In 1908, a decade after the publication of the book, Wells expanded his theory of Martian life in an article in Cosmopolitan magazine. In The Things That Live on Mars, the author speculated about life forms on Mars: taller plants due to reduced gravity, animals with spacious lungs that flew, climbed or waded, and an intelligent species that, backtracking on his previous position, he defined as having a “quasi-human” appearance. And here there is no doubt about the influence of Lowell and his canals: Wells cited the American as his “friend” and his theory as being “very convincing”.

Mars as a critique of imperialism

Wells did not occupy himself again with Mars and his socialist convictions guided his literary work toward a more political arena. For some scholars, even The War of the Worlds is not so much science fiction as a political allegory of the pre-WWI climate. According to the spokesman of the H. G. Wells Society, writer Emelyne Godfrey, “The War of the Worlds is a critique of imperialism and man’s hubris.” The writer explained to OpenMind that Wells was influenced by The Battle of Dorking, a fictional German invasion of Britain published in 1871 by George Tomkyns Chesney.

Beck agrees with this analysis. The story of an interplanetary war “allowed Wells to advance serious concerns about the contemporary world; he used the Martians to speculate, predict, warn and exhort society to reappraise existing modes of thought, or else face the consequences.” In fact, the Martian machines anticipated the shifting of warfare from the battlefield to the cities, which in the twentieth century would sadly become reality.

Technology was not the main interest of Wells either, writes Simon James, Professor at the University of Durham (UK), in a recent article in Nature. And yet, the author has well earned his reputation as a prophet of technology: the black smoke of the Martians and their heat ray device have been likened to chemical weapons and the laser, respectively. And the inventor of rockets propelled by liquid fuel, Robert Goddard, cited Wells’ novel as his essential inspiration.

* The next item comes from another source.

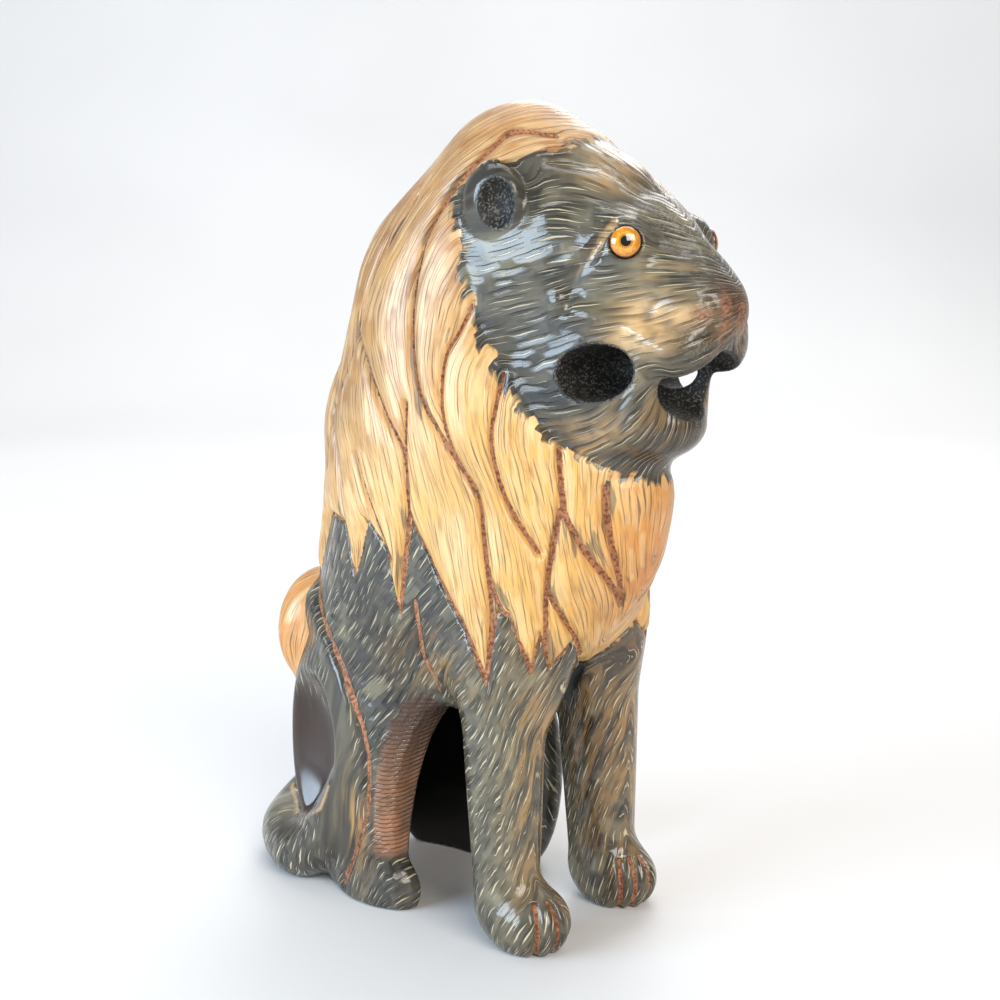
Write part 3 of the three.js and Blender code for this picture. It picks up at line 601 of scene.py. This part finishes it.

As for Mars, we now know that it is an icy desert planet without any apparent trace of life. Perhaps the reality would have been disappointing to Wells. But his novel coined the mythology of the “Martian” as the hostile alien invader, and figures like Stephen Hawking have warned that a possible contact with a superior extraterrestrial civilization would result in the inevitable destruction of our own. We cannot rule out the possibility that the prophecy of Wells might one day become reality.